Breathless, with heart clanging at the wonders of this apparently best tractor ever built in the history of the world. That’s how a reader studying the history of the C.O.D. tractor comes away feeling.

A 1917 brochure on the C.O.D., a Minnesota-built tractor, touts the essence of this machine in its motor: ‘The C.O.D. motor has every desirable feature that mechanical genius could possibly design. The ignition system insures the hottest kind of spark at the proper time, and is the best that can be secured in the ignition world today. The motor is perfectly balanced and runs without vibration. It cools perfectly. The C.O.D. motor is the apex of modern motor construction.’ Pretty lofty claims for a tractor that is not even listed in R.B. Gray’s widely recognized reference book, The Agricultural Tractor 1855-1950, which chronicles tractors built and sold year by year.

The C.O.D’s absence from Gray’s book does not mean it was not built, though. It was. The C.O.D. Gas Tractor Company was organized in 1915 at Crookston, Minn., ‘to build (Albert O.) Espe’s latest design,’ according to C.H. Wendel in his Encyclopedia of the American Farm Tractor. Espe was well known in the farm tractor field by this time. In 1907, he built his first tractor, the Universal, which eventually was bought by Advance-Rumely and turned into the Rumely Gas Pull. Espe also developed the Avery tractors, and as Wendel writes, ‘J.B. Bartholomew over at Avery (Power Company) paid a handsome price for these patents, and put Espe on the payroll.’

How the company was named is open to conjecture. One theory holds the initials were taken from the last names of the firm’s three major investors, but two sets of names come up: ‘Conrad, Ogard and Daniel’ and ‘W.T. Clapp, A.E. Ogard and J.I. Daughenbaugh.’ Also, there’s ‘Collect On Delivery’ and the ‘grandchildren’s initials’ theory.

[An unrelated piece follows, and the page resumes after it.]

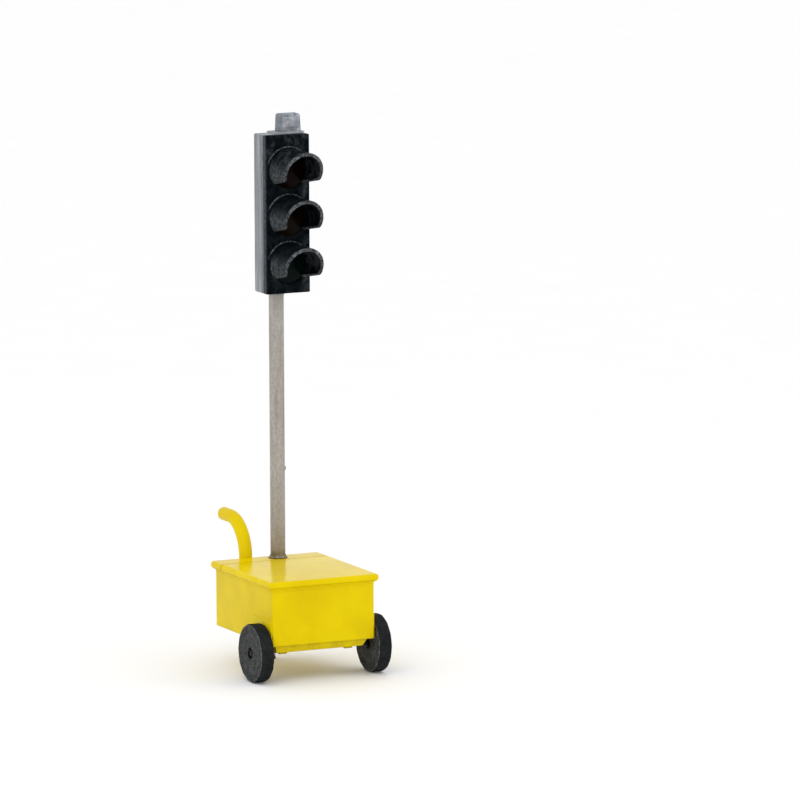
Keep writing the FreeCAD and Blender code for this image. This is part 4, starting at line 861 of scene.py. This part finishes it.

And, late C.O.D. literature uses the three letters to tout the value of the tractor: ‘Conservation, Opportunity, Determination’ – but the words seem forced.

Though most historical references state that the C.O.D. tractor first was built in 1916, it was probably put on the market at least a year earlier. Advertisements for it appear in the Feb. 27, 1915, issue of Farm Implements magazine, offering the C.O.D. 10-20 for $700 from the St. Paul Foundry Co.